Read the state of the pcfg_por_b input from PL, which signifies that PL is properly powered up.

GPI2[7]

Reserved.

GPI2[8]

Request to reset RPU core 0 by debug.

GPI2[9]

Request to reset RPU core 1 by debug.

GPI2[15:10]

Reserved.

GPI2[16]

Warm reset request for APU core 0.

GPI2[17]

Warm reset request for APU core 1.

GPI2[18]

Warm reset request for APU core 2.

GPI2[19]

Warm reset request for APU core 3.

GPI2[20]

Warm reset request for APU core 0 by debug logic.

GPI2[21]

Warm reset request for APU core 1 by debug logic.

GPI2[22]

Warm reset request for APU core 2 by debug logic.

GPI2[23]

Warm reset request for APU core 3 by debug logic.

GPI2[28:24]

Reserved.

GPI2[31:29]

Power rail removal alarms.

[31]: Asserts when VCC_PSINTFP is removed.

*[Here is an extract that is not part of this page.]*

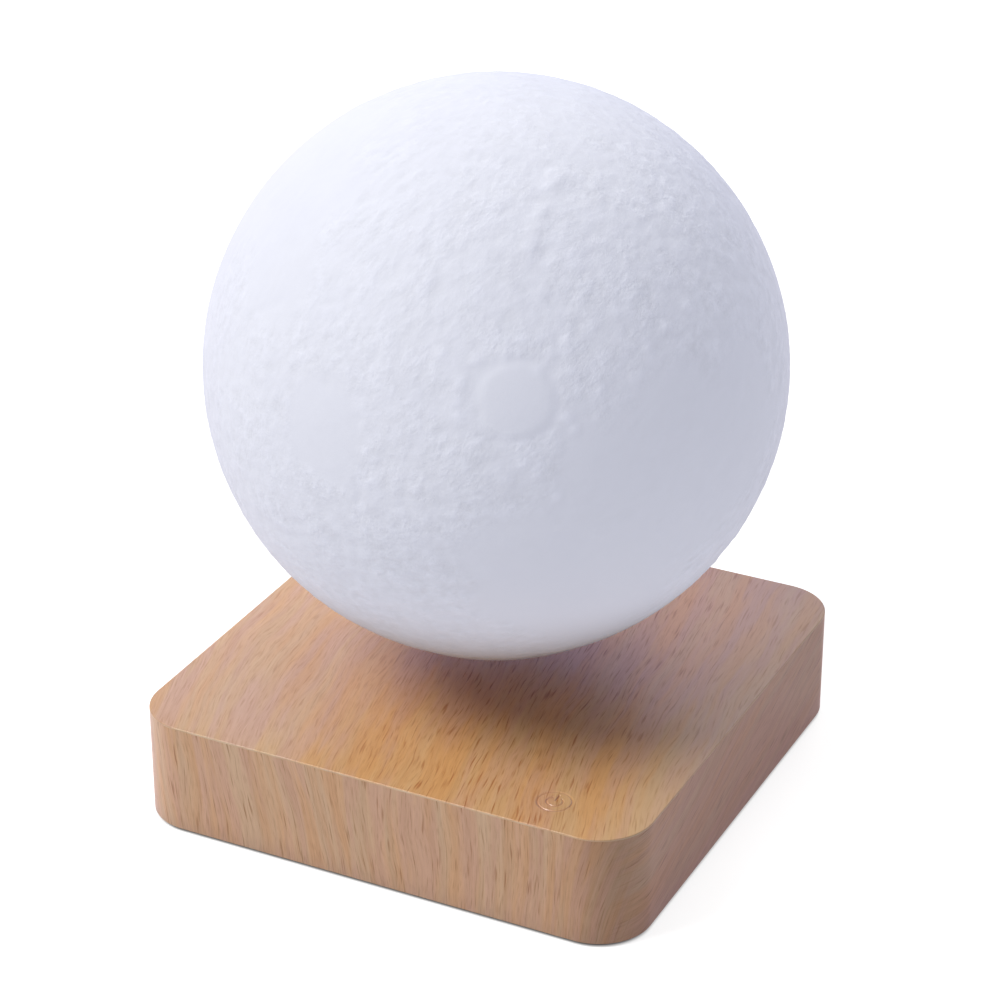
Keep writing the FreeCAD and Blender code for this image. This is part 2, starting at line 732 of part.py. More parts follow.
def capacitor(x, y):
    """An upright can with the groove that crimps it near its foot."""
    groove = BOARD_TOP + CAPACITOR_GROOVE_HEIGHT
    bottom, top = BOARD_TOP, BOARD_TOP + CAPACITOR_HEIGHT
    edges = steps(
        (0, bottom),
        (CAPACITOR_RADIUS, bottom),
        (CAPACITOR_RADIUS, groove - CAPACITOR_GROOVE_DEPTH),
        (CAPACITOR_RADIUS - CAPACITOR_GROOVE_DEPTH, groove),
        (CAPACITOR_RADIUS, groove + CAPACITOR_GROOVE_DEPTH),
        (CAPACITOR_RADIUS, top),
        (0, top),
        (0, bottom),
    )
    return turned(edges, x, y)


def power_inductor():
    """The square coil that smooths the supply."""
    x, y = INDUCTOR_PLACE
    body = block(INDUCTOR_SIZE, x, y, BOARD_TOP)
    return body.makeChamfer(INDUCTOR_CORNER, upright_edges(body))


# ----------------------------------------------------------------- power inlet
def dc_jack():
    """The round-mouthed inlet in the back wall, with its body on the main board."""
    body_length = JACK_LENGTH - JACK_BARREL_LENGTH
    bore_end = JACK_FRONT_Y - JACK_BORE_DEPTH
    body = block((JACK_WIDTH, body_length, JACK_HEIGHT), 0, JACK_BACK_Y + body_length / 2, BOARD_TOP)
    barrel = inlet_bar(JACK_BARREL_RADIUS, JACK_FRONT_Y - JACK_BARREL_LENGTH - OVERLAP, JACK_FRONT_Y)
    bore = inlet_bar(JACK_BORE_RADIUS, bore_end, JACK_FRONT_Y)
    root_hole = inlet_bar(JACK_PIN_ROOT_RADIUS + JACK_PIN_GAP, bore_end - JACK_PIN_ROOT, JACK_FRONT_Y)
    return fuse([body, barrel]).cut(bore).cut(root_hole)


def dc_jack_pin():
    """The inlet's centre contact, on a thinner root that is pressed into the body."""
    bore_end = JACK_FRONT_Y - JACK_BORE_DEPTH
    nose_y = JACK_FRONT_Y - JACK_PIN_RECESS
    pin = inlet_bar(JACK_PIN_RADIUS, bore_end, nose_y)
    nose = [edge for edge in pin.Edges if edge.isClosed() and edge.CenterOfMass.y > nose_y - TINY]
    root = inlet_bar(JACK_PIN_ROOT_RADIUS, bore_end - JACK_PIN_ROOT, bore_end)
    return fuse([pin.makeChamfer(JACK_PIN_NOSE, nose), root])


# ---------------------------------------------------------------- touch sensor
def touch_pad():
    """The copper electrode stuck under the touch mark."""
    return rod(TOUCH_PAD_RADIUS, CEILING - TOUCH_PAD_THICKNESS, CEILING, TOUCH_X, TOUCH_Y)


def touch_board_bottom():
    """The height of the touch board's underside."""
    return CEILING - TOUCH_PAD_THICKNESS - TOUCH_BOARD_SIZE[2]


def touch_board():
    """The small board under the touch electrode, with its chip."""
    bottom = touch_board_bottom()
    board = block(TOUCH_BOARD_SIZE, TOUCH_X, TOUCH_Y, bottom)
    chip = block(TOUCH_CHIP_SIZE, TOUCH_X, TOUCH_Y, bottom - TOUCH_CHIP_SIZE[2])
    return fuse([board, chip])


def touch_lead():
    """The lead from the touch board down to the main board's front edge."""
    x = TOUCH_X - TOUCH_LEAD_SHIFT
    board_y = BOARD_FRONT + LEAD_CLEARANCE + LEAD_RADIUS
    start_z = touch_board_bottom()
    drop = (start_z - BOARD_TOP) / 3
    route = [
        (x, TOUCH_Y, start_z),
        (x, TOUCH_Y, start_z - drop),
        (x, board_y, BOARD_TOP + drop),
        (x, board_y, BOARD_TOP),
    ]
    return bent_tube(route, LEAD_RADIUS)


def transmitter_lead():
    """The lead from the sending coil, over the tray's rim, to the main board."""
    height = TRANSMITTER_TOP - TRANSMITTER_HEIGHT / 2
    down_x = -TRAY_RADIUS - LEAD_CLEARANCE - LEAD_RADIUS
    route = [(-TRANSMITTER_OUTER, 0, height), (down_x, 0, height), (down_x, 0, BOARD_TOP)]
    return bent_tube(route, LEAD_RADIUS)


# ------------------------------------------------------------------------ moon
# Reaches are measured from the vertical axis, from the magnet outwards.
POCKET_RADIUS = FLOAT_MAGNET_RADIUS + POCKET_GAP
RECEIVER_INNER = POCKET_RADIUS + DIVIDER_WALL + RECEIVER_GAP
RECEIVER_OUTER = RECEIVER_INNER + RECEIVER_WIDTH
CUP_INNER = RECEIVER_OUTER + RECEIVER_GAP
CUP_OUTER = CUP_INNER + CUP_WALL
MOUTH_RADIUS = CUP_OUTER + SEAM_GAP
MOUTH_OUTER = MOUTH_RADIUS + MOUTH_REBATE_WIDTH
CUP_RIM_RADIUS = MOUTH_OUTER - SEAM_GAP

# Heights are measured from the moon's centre.
LEDGE_UNDER = ball_height(MOON_RADIUS, MOUTH_OUTER) + MOUTH_REBATE_DEPTH
COLLAR_TOP = LEDGE_UNDER + COLLAR_HEIGHT
CUP_TOP = COLLAR_TOP + CUP_TOP_ABOVE_COLLAR
POCKET_FLOOR = ball_height(MOON_RADIUS, POCKET_RADIUS) + CUP_SEAT_WALL
COIL_SEAT = ball_height(MOON_RADIUS, CUP_INNER) + CUP_SEAT_WALL
FLOAT_MAGNET_BOTTOM = POCKET_FLOOR + FLOAT_GAP
RECEIVER_TOP = COIL_SEAT + RECEIVER_HEIGHT
LED_BOARD_TOP = CUP_TOP - LED_BOARD_RIM_BELOW_CUP
LED_BOARD_BOTTOM = LED_BOARD_TOP - LED_BOARD_THICKNESS
LED_BOARD_RADIUS = CUP_INNER + SHOULDER_WIDTH - SEAM_GAP


def moon_shell():
    """The printed ball, with a rebated mouth below and a collar round it inside."""
    inner = MOON_RADIUS - MOON_WALL
    mouth = (MOUTH_OUTER, ball_height(MOON_RADIUS, MOUTH_OUTER))
    ledge_top = LEDGE_UNDER + MOUTH_LEDGE
    collar_outer = MOUTH_RADIUS + COLLAR_WALL
    shoulder = (ball_reach(inner, ledge_top), ledge_top)
    edges = steps(
        mouth,
        (MOUTH_OUTER, LEDGE_UNDER),
        (MOUTH_RADIUS, LEDGE_UNDER),
        (MOUTH_RADIUS, COLLAR_TOP),
        (collar_outer, COLLAR_TOP),
        (collar_outer, ledge_top),
        shoulder,
    )
    edges.append(ball_arc(inner, shoulder, (0, inner)))
    edges += steps((0, inner), (0, MOON_RADIUS))
    edges.append(ball_arc(MOON_RADIUS, (0, MOON_RADIUS), mouth))
    return turned(edges, z=MOON_Z)


def float_cup():
    """The cap that closes the moon's mouth and holds the magnet and the coil.

    Its outside carries on the ball's curve. Inside it has a ring and a post that
    the magnet sits on, a wall round the magnet, a seat for the coil outside that
    wall, and a shoulder near the top for the board.
    """
    rim = (CUP_RIM_RADIUS, ball_height(MOON_RADIUS, CUP_RIM_RADIUS))
    rim_top = LEDGE_UNDER - SEAM_GAP
    divider_outer = POCKET_RADIUS + DIVIDER_WALL
    divider_top = COIL_SEAT + DIVIDER_HEIGHT
    floor_ball = MOON_RADIUS - CUP_WALL
    ring_inner = POCKET_RADIUS - POCKET_RING_WIDTH
    ring_foot = (ring_inner, ball_height(floor_ball, ring_inner))
    post_foot = (POCKET_POST_RADIUS, ball_height(floor_ball, POCKET_POST_RADIUS))
    shoulder_reach = CUP_INNER + SHOULDER_WIDTH
    edges = [ball_arc(MOON_RADIUS, (0, -MOON_RADIUS), rim)]
    edges += steps(
        rim,
        (CUP_RIM_RADIUS, rim_top),
        (CUP_OUTER, rim_top),
        (CUP_OUTER, CUP_TOP),
        (shoulder_reach, CUP_TOP),
        (shoulder_reach, LED_BOARD_BOTTOM),
        (CUP_INNER, LED_BOARD_BOTTOM),
        (CUP_INNER, COIL_SEAT),
        (divider_outer, COIL_SEAT),
        (divider_outer, divider_top),
        (POCKET_RADIUS, divider_top),
        (POCKET_RADIUS, POCKET_FLOOR),
        (ring_inner, POCKET_FLOOR),
        ring_foot,
    )
    edges.append(ball_arc(floor_ball, ring_foot, post_foot))
    edges += steps(post_foot, (POCKET_POST_RADIUS, POCKET_FLOOR), (0, POCKET_FLOOR), (0, -MOON_RADIUS))
    return turned(edges, z=MOON_Z)


def float_magnet():
    """The disc magnet that the base's field holds up."""
    bottom = MOON_Z + FLOAT_MAGNET_BOTTOM
    return bevelled_rod(FLOAT_MAGNET_RADIUS, bottom, bottom + FLOAT_MAGNET_HEIGHT, MAGNET_EDGE_BEVEL)


def receiver_coil():
    """The coil round the magnet that takes up the power."""
    bottom = MOON_Z + COIL_SEAT
    return bevelled_ring(
        RECEIVER_INNER, RECEIVER_OUTER, bottom, MOON_Z + RECEIVER_TOP, COIL_EDGE_BEVEL
    )


def receiver_ferrite():
    """The ring that shields the board from the coil, open where the leads pass."""
    bottom = MOON_Z + RECEIVER_TOP
    top = bottom + FERRITE_THICKNESS
    sheet = ring(RECEIVER_INNER, RECEIVER_OUTER, bottom, top)
    opening_width = RECEIVER_LEAD_SPACING + 4 * RECEIVER_LEAD_RADIUS
    opening = block((2 * CUP_INNER, opening_width, FERRITE_THICKNESS), CUP_INNER, 0, bottom)
    return sheet.cut(opening)


def receiver_leads():
    """The two leads from the receiving coil up to the board."""
    reach = (RECEIVER_INNER + RECEIVER_OUTER) / 2
    bottom, top = MOON_Z + RECEIVER_TOP, MOON_Z + LED_BOARD_BOTTOM
    leads = []
    for sign in (-1, 1):
        leads.append(rod(RECEIVER_LEAD_RADIUS, bottom, top, reach, sign * RECEIVER_LEAD_SPACING / 2))
    return Part.makeCompound(leads)


def led_board():
    """The round board that lies on the cup's shoulder."""
    return rod(LED_BOARD_RADIUS, MOON_Z + LED_BOARD_BOTTOM, MOON_Z + LED_BOARD_TOP)


def leds():
    """Two rings of light-emitting diodes that face up into the ball."""
    lights = []
    for radius, count in LED_RINGS:
        for _, _, angle in on_circle(radius, count):
            light = block(LED_SIZE, radius, 0, MOON_Z + LED_BOARD_TOP)
            light.rotate(at(0, 0), Z_AXIS, angle)
            lights.append(light)
    return Part.makeCompound(lights)


def rectifier_parts():
    """The parts under the board that turn the coil's current into a steady one."""
    parts = []
    places = on_circle(RECTIFIER_CIRCLE_RADIUS, len(RECTIFIER_SIZES))
    for size, (x, y, _) in zip(RECTIFIER_SIZES, places):
        parts.append(block(size, x, y, MOON_Z + LED_BOARD_BOTTOM - size[2]))
    return Part.makeCompound(parts)


def grouped(make, places):
    """Several like pieces as one group of separate solids."""
    return Part.makeCompound([make(x, y) for x, y in places])


def main():
    """Builds every sub-part and writes each to its own file."""
    sub_parts = {
        "housing_core": housing_core(),
        "side_veneer": side_veneer(),
        "top_veneer": top_veneer(),
        "bottom_cover": bottom_cover(),
        "rubber_feet": rubber_feet(),
        "cover_screws": cover_screws(),
        "module_tray": module_tray(),
        "tray_screws": tray_screws(),
        "ring_magnet": ring_magnet(),
        "coil_bobbins": grouped(bobbin, coil_places()),
        "coil_windings": grouped(winding, coil_places()),
        "coil_cores": grouped(coil_core, coil_places()),
        "hall_board": hall_board(),
        "hall_sensors": hall_sensors(),
        "transmitter_ferrite": transmitter_ferrite(),
        "transmitter_coil": transmitter_coil(),
        "transmitter_lead": transmitter_lead(),
        "control_board": control_board(),
        "board_screws": board_screws(),
        "control_chips": control_chips(),
        "capacitors": grouped(capacitor, CAPACITOR_PLACES),
        "power_inductor": power_inductor(),
        "dc_jack": dc_jack(),
        "dc_jack_pin": dc_jack_pin(),
        "touch_pad": touch_pad(),
        "touch_board": touch_board(),
        "touch_lead": touch_lead(),
        "float_magnet": float_magnet(),
        "moon_shell": moon_shell(),
        "float_cup": float_cup(),
        "receiver_coil": receiver_coil(),
        "receiver_ferrite": receiver_ferrite(),
        "receiver_leads": receiver_leads(),
        "led_board": led_board(),
        "leds": leds(),
        "rectifier_parts": rectifier_parts(),
    }
    os.makedirs("parts", exist_ok=True)
    for name, shape in sub_parts.items():
        shape.exportStep(f"parts/{name}.step")
        print(f"{name}: {len(shape.Solids)} solids, {shape.Volume:.0f} mm3, valid {shape.isValid()}")


main()
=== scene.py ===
"""Looks of a levitating moon lamp: a printed ball that hovers over a square wooden base.

Lengths are in metres in the shared frame: +Z up, -Y the front, where the touch
mark is, and the origin in the middle of the plane that the feet stand on.
"""

import json
import logging
import math
from dataclasses import dataclass, field
from enum import Enum

import bpy
import numpy as np
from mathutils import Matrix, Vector


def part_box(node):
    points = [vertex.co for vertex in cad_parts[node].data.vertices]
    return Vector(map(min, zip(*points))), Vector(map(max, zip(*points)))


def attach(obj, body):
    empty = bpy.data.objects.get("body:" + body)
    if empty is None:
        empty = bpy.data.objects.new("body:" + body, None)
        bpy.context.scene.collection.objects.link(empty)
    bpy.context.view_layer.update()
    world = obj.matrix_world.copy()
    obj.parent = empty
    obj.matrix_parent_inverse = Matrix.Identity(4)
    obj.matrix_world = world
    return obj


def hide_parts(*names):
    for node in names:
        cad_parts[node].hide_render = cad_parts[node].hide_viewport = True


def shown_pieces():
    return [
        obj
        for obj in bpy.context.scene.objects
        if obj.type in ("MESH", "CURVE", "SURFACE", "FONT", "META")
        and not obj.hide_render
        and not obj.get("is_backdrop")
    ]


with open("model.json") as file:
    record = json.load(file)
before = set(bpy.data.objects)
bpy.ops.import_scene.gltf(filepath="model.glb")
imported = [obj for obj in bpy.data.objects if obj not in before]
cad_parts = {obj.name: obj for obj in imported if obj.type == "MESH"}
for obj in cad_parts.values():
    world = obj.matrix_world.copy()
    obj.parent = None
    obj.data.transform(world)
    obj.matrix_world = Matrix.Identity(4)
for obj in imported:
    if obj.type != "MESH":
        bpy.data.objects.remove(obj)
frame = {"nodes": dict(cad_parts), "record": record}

LOG = logging.getLogger("moon_lamp")
MM = 0.001

COLOUR_INPUTS = ("Base Color", "Emission Color")

Colour = tuple[float, float, float]
Triple = tuple[float, float, float]
Array = np.ndarray
Socket = bpy.types.NodeSocket

BLACK = (0.0, 0.0, 0.0)
WHITE = (1.0, 1.0, 1.0)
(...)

[30]: Asserts when VCC_PSINTLP is removed.

[29]: Asserts when VCC_PSAUX is removed.

GPI3 monitors the GPIs from the PL.

GPO0 is dedicated to the PMU features. Table: GPO0 Bit Descriptions describes the various GPO0 bit(s).

Table 6-8:      GPO0 Bit Descriptions

Bit(s)

Description

GPO0[0]

Used during debug to remap the 64-byte interrupt base vectors region to the RAM starting address (0xFFD0 0000).

0 = base vectors in ROM (default).

1 = base vectors in RAM.

GPO0[2:1]

Set PIT0 prescaler.

x0 = PIT0 is a 32-bit timer with no prescaler.

01 = External prescaler.

11 = PIT1 is prescaler to PIT0.

GPO0[4:3]

Set PIT1 prescaler.

x0 = PIT1 is a 32-bit timer with no prescaler.

x1 = External prescaler.

GPO0[6:5]

Set PIT2 prescaler.

x0 = PIT2 is a 32-bit timer with no prescaler.

01 = External prescaler.

11 = PIT3 is prescaler to PIT2.

GPO0[7]

Set PIT3 prescaler.

0 = PIT3 is a 32-bit timer with no prescaler.

1 = External prescaler.

GPO0[8]

Used to suppress the comparison of the PMU processor trace bus to not detect a trace bus mis-compare during fault injection.

GPO0[9]

Controls if the PMU processor SLEEP instruction cause a processor hardware reset during recovery from lock-step mode due to voting mode comparison.

GPO0[10]

Makes it possible to clear the value of the fault tolerance status register.

GPO0[11]

Makes it possible to reset the fault tolerance state machine.

GPO0[12]

Controls if fault tolerance state machine reset of the PMU processor is generated or not.

GPO0[15:13]

Used to inject failures in the triple-redundant PMU processor.

GPO0[23:16]

Used as magic word #2 to reduce the risk of accidental commands controlling TMR operation being issued.

GPO0[31:24]

Used as magic word #1 to reduce the risk of accidental commands controlling TMR operation being issued.

GPO1 is dedicated to the MIO for signaling and power-supply management. Table: GPO1 Bit Descriptions lists the GPO1 register bits.

Table 6-9:      GPO1 Bit Descriptions

Bit(s)

Description

GPO1[5:0]

These bits can drive up to six MIO outputs, their usage is described in Table: PMU General Purpose MIO Pins.

GPO1[31: 6]

Not implemented.

GPO2 is dedicated to the PMU-generated requests and acknowledges. Table: GPO2 Bit Descriptions describes the various GPO2 bit(s).

Table 6-10:      GPO2 Bit Descriptions

Bit(s)

Description

GPO2[5:0]

Reserved.

GPO2[6]

Used to enable a subset of signals between PL and PS after the PMU has determined that the PL is properly powered up.

GPO2[7]

PS status output from PMU to a dedicated PS general purpose I/O pad.

GPO2[8]

Acknowledge to FP wake-up request from DAP.

GPO2[9]

Acknowledge to RPU wake-up request from DAP.

GPO2[31:10]

Not implemented.

GPO3 is dedicated to the GPOs to the PL.